(3D code data)
— begin —

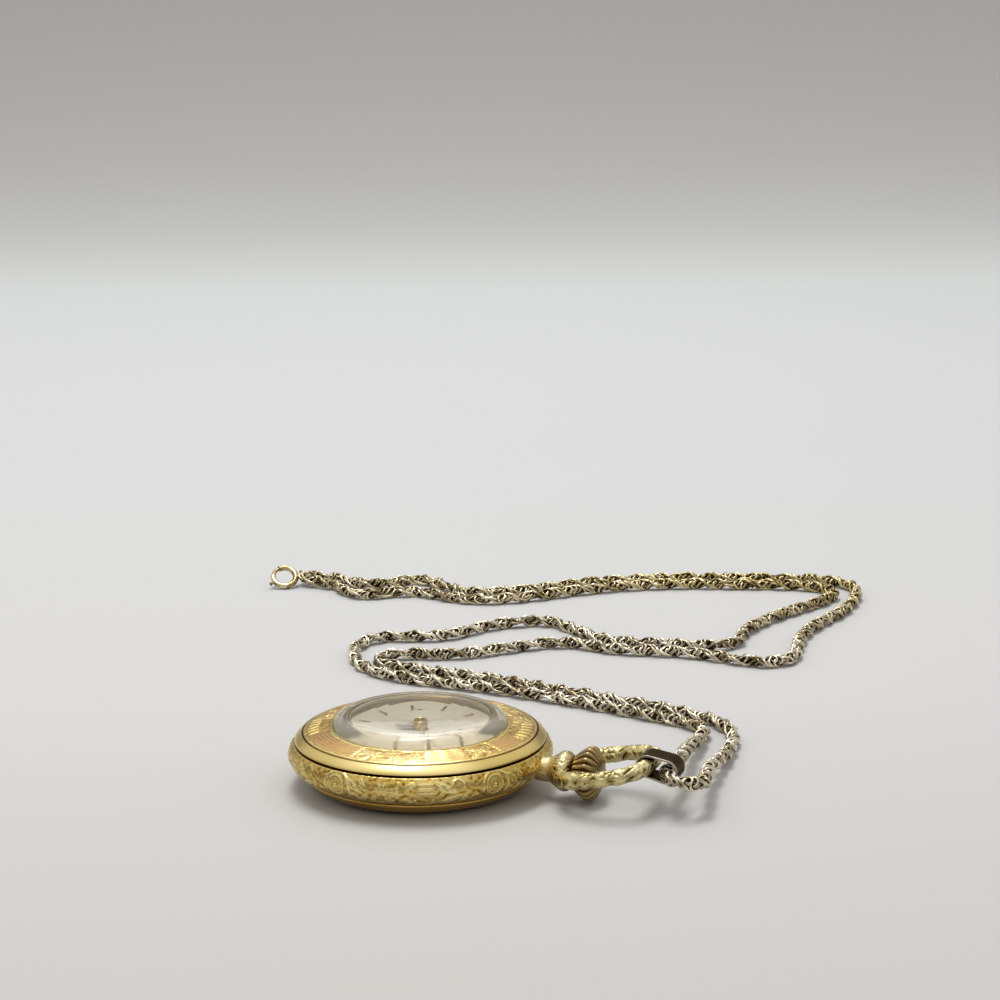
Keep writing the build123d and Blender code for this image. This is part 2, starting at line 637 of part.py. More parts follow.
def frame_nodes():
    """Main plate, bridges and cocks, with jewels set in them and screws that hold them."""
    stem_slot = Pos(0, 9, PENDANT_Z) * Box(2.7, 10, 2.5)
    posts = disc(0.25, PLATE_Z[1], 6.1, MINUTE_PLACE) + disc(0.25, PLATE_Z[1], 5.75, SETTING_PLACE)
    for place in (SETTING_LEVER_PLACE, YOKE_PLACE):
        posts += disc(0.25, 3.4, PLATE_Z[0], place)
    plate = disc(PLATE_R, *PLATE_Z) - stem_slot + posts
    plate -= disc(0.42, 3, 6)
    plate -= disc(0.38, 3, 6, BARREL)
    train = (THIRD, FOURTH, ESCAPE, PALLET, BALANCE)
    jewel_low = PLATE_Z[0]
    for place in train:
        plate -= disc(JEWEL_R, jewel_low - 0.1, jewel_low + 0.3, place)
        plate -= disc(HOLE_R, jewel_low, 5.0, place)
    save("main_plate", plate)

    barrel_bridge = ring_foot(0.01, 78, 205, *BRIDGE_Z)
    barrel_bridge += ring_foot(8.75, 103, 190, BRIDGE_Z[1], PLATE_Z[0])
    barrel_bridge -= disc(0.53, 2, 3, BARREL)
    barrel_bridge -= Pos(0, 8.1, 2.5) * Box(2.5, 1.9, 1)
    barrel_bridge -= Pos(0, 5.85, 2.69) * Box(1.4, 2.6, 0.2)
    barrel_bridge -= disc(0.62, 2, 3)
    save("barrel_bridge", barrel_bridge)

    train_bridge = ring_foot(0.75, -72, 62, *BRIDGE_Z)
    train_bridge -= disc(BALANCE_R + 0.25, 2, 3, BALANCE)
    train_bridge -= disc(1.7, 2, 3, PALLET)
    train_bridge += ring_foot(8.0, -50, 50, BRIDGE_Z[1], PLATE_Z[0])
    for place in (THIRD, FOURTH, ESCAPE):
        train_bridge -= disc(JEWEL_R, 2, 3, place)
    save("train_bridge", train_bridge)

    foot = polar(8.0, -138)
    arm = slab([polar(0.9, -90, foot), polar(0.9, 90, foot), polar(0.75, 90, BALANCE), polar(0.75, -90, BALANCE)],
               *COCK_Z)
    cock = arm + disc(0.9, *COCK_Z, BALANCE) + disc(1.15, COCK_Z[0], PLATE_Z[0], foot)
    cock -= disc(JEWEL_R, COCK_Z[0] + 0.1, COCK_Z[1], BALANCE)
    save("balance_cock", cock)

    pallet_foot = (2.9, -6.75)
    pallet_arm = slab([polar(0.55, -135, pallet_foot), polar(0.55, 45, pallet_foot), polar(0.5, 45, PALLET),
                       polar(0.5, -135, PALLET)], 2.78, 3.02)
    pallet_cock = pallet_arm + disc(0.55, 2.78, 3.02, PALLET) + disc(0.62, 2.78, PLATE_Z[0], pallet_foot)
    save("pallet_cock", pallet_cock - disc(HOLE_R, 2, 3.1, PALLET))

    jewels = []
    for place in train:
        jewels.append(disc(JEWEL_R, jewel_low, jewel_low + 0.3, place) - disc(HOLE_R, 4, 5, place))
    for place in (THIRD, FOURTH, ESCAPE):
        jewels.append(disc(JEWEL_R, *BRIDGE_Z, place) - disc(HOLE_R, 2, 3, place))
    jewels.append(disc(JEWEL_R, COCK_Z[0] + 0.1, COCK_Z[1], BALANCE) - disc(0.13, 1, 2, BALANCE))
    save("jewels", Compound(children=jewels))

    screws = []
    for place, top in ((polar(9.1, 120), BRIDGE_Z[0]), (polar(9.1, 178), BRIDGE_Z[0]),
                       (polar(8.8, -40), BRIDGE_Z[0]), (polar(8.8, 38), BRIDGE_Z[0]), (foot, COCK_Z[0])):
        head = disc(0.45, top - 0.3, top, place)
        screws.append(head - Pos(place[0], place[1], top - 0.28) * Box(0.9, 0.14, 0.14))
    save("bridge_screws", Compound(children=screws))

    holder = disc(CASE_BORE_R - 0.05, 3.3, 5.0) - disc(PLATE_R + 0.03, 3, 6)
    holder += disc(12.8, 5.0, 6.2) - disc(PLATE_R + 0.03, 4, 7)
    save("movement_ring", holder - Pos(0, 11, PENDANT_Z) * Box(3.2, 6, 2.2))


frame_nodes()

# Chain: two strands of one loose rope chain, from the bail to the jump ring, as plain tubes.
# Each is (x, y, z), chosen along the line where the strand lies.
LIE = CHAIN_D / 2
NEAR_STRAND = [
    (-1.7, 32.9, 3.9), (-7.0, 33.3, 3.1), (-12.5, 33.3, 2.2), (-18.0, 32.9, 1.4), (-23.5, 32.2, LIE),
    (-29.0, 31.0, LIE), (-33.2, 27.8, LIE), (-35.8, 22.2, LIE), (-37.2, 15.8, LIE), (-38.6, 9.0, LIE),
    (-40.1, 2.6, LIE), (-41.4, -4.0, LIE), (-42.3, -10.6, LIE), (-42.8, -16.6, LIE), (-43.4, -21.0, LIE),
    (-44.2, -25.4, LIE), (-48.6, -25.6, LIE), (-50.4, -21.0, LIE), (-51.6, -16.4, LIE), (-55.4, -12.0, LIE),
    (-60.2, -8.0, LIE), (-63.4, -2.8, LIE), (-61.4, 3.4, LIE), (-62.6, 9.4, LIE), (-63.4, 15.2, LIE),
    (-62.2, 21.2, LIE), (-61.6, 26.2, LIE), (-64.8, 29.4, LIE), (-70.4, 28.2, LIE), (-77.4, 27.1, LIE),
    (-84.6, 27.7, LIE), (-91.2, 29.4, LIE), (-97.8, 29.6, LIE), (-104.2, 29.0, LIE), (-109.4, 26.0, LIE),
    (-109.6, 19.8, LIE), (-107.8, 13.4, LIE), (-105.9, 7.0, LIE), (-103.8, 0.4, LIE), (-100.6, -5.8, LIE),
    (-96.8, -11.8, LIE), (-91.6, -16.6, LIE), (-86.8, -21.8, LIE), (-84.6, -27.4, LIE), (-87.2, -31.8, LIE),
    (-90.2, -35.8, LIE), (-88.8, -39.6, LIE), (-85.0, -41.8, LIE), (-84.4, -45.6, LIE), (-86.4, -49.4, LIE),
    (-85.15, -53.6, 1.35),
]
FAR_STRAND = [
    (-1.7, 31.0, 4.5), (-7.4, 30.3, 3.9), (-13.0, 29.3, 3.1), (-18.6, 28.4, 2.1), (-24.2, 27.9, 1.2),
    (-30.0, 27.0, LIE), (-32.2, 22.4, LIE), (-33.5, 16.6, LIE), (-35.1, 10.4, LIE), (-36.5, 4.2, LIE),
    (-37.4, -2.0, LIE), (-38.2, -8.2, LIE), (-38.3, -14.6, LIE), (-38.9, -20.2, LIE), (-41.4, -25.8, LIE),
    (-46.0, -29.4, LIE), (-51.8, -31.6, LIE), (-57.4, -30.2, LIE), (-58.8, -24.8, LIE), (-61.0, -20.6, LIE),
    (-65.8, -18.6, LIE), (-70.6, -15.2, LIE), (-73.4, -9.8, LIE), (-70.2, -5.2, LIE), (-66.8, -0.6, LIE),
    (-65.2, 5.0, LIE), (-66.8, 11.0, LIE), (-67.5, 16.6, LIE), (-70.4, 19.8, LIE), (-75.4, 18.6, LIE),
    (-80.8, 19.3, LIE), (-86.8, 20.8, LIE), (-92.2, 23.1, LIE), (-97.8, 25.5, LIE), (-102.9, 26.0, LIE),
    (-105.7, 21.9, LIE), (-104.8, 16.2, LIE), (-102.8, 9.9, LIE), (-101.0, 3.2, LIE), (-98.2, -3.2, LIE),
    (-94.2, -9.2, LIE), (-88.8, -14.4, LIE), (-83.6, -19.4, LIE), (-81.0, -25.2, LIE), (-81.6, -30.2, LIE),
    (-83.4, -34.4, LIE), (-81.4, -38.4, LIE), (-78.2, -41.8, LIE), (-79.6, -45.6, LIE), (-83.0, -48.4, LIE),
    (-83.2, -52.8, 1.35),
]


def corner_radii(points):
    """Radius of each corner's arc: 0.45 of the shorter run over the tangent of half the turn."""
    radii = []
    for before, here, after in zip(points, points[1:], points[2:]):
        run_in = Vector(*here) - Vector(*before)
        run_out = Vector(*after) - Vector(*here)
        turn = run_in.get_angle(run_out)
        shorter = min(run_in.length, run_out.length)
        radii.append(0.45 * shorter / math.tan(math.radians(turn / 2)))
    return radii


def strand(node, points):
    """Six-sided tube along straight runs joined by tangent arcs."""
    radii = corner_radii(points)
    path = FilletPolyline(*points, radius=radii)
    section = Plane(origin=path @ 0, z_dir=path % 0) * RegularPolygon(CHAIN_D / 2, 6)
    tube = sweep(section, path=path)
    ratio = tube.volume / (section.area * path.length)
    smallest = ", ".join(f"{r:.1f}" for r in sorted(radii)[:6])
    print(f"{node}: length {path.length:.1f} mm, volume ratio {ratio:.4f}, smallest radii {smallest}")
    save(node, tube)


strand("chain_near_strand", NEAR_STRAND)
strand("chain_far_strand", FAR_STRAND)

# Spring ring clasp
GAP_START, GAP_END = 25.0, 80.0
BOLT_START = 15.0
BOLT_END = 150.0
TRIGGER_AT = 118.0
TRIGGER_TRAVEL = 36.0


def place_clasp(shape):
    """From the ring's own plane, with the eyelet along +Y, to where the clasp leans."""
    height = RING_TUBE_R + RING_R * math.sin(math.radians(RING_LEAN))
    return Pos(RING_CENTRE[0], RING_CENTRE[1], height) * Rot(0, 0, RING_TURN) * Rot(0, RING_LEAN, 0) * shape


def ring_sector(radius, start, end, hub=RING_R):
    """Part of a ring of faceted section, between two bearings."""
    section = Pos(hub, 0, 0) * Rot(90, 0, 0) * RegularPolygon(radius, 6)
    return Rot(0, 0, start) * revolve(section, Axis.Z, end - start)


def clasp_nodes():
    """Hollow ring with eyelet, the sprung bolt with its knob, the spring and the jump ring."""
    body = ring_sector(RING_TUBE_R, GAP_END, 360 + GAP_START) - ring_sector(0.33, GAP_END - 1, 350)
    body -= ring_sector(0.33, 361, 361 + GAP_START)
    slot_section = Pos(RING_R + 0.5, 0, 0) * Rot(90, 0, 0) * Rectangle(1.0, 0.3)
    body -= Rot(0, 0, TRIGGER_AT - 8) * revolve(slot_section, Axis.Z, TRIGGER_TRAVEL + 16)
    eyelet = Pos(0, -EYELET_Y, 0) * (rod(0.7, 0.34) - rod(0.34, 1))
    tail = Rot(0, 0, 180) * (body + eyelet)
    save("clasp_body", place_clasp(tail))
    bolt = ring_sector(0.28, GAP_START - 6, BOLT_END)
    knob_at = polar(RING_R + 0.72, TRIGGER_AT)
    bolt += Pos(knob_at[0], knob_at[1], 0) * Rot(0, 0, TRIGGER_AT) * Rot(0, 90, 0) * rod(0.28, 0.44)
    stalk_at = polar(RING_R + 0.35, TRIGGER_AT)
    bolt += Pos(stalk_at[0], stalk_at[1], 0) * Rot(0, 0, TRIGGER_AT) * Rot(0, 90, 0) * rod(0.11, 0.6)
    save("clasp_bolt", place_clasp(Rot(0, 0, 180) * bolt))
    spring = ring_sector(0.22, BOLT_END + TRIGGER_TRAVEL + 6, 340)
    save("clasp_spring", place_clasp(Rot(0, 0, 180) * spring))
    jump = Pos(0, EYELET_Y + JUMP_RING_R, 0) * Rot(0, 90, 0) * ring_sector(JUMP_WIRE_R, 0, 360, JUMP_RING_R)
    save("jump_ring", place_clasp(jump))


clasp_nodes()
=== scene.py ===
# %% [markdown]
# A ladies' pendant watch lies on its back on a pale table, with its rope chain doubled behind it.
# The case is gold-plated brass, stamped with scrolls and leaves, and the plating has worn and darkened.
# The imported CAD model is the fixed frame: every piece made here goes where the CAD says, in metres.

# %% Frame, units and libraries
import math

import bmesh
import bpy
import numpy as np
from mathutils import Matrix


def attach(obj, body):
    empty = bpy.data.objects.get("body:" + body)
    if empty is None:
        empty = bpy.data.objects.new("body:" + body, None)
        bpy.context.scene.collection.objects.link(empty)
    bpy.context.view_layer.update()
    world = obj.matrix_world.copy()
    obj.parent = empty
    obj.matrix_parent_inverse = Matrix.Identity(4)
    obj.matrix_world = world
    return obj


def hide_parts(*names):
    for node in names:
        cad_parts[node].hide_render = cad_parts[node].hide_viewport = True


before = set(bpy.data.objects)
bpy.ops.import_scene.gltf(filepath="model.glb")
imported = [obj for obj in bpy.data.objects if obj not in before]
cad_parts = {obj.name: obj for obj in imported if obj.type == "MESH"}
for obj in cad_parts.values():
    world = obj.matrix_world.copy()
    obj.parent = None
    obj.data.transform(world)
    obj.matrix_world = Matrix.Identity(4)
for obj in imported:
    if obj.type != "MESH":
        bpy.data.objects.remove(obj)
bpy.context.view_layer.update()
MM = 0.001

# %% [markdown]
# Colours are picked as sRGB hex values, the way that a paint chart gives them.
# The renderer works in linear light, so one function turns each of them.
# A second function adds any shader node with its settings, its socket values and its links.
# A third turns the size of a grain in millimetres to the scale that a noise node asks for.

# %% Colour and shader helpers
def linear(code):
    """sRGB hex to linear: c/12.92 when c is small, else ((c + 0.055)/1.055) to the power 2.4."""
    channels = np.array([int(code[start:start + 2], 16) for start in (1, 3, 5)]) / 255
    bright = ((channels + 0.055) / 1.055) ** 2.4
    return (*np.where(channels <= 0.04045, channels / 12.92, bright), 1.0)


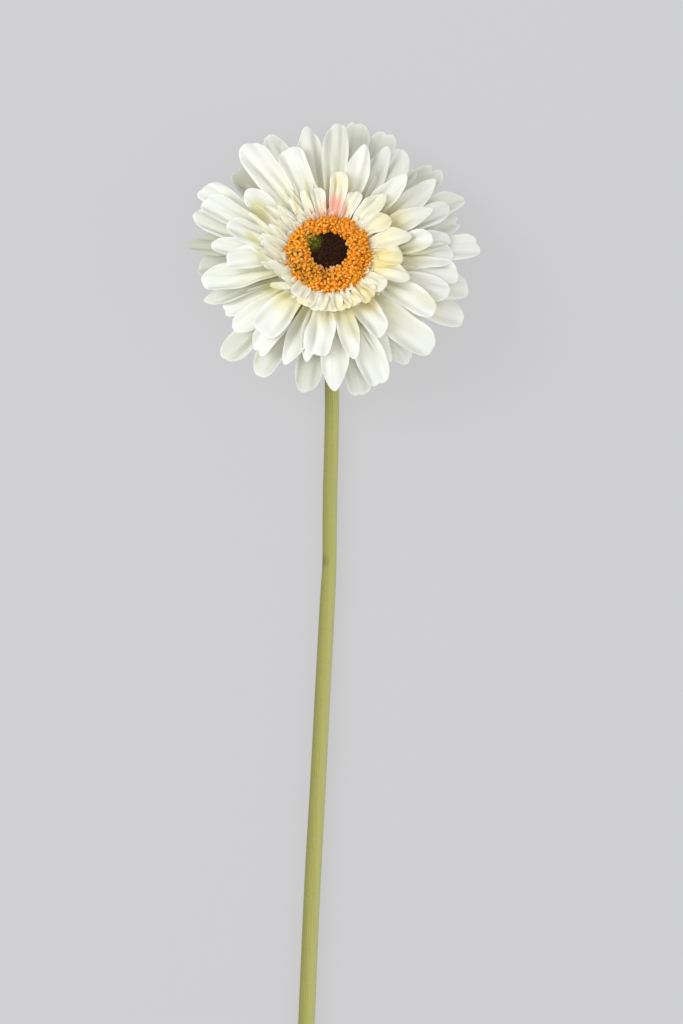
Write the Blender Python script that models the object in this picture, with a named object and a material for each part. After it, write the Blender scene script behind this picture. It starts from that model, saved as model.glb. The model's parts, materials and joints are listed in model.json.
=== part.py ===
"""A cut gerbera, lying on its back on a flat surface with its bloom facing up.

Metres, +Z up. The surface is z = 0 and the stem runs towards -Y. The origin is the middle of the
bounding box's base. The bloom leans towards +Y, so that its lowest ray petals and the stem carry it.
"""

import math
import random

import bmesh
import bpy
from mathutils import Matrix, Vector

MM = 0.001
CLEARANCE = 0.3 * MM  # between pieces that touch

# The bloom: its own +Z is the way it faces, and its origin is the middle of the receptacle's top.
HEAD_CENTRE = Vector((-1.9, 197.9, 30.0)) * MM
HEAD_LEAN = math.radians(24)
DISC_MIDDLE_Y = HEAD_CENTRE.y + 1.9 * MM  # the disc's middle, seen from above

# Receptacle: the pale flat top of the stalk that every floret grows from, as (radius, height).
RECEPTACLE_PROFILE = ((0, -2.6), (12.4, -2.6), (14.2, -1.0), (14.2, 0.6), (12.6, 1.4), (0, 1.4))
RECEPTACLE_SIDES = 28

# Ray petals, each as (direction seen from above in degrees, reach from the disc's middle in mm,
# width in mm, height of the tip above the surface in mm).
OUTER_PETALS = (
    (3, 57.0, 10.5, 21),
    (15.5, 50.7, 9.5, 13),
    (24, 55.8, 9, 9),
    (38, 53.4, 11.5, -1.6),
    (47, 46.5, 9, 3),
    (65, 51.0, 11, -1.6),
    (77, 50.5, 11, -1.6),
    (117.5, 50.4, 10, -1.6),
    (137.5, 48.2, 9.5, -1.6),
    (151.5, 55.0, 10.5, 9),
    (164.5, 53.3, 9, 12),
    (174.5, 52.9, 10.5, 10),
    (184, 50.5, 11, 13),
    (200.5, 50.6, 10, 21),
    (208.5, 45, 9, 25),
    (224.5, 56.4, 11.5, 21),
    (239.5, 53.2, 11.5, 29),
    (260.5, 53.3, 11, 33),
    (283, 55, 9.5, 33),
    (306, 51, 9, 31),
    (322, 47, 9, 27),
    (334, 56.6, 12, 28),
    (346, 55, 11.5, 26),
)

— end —

## Instructions to follow
Give again the lines from the one with "spring = ring_sector(0.22, BOLT_END" to the one with "obj.matrix_parent_inverse = Matrix.Identity(4)", both lines included, exactly and with no other line.

## Final result
    spring = ring_sector(0.22, BOLT_END + TRIGGER_TRAVEL + 6, 340)
    save("clasp_spring", place_clasp(Rot(0, 0, 180) * spring))
    jump = Pos(0, EYELET_Y + JUMP_RING_R, 0) * Rot(0, 90, 0) * ring_sector(JUMP_WIRE_R, 0, 360, JUMP_RING_R)
    save("jump_ring", place_clasp(jump))


clasp_nodes()
=== scene.py ===
# %% [markdown]
# A ladies' pendant watch lies on its back on a pale table, with its rope chain doubled behind it.
# The case is gold-plated brass, stamped with scrolls and leaves, and the plating has worn and darkened.
# The imported CAD model is the fixed frame: every piece made here goes where the CAD says, in metres.

# %% Frame, units and libraries
import math

import bmesh
import bpy
import numpy as np
from mathutils import Matrix


def attach(obj, body):
    empty = bpy.data.objects.get("body:" + body)
    if empty is None:
        empty = bpy.data.objects.new("body:" + body, None)
        bpy.context.scene.collection.objects.link(empty)
    bpy.context.view_layer.update()
    world = obj.matrix_world.copy()
    obj.parent = empty
    obj.matrix_parent_inverse = Matrix.Identity(4)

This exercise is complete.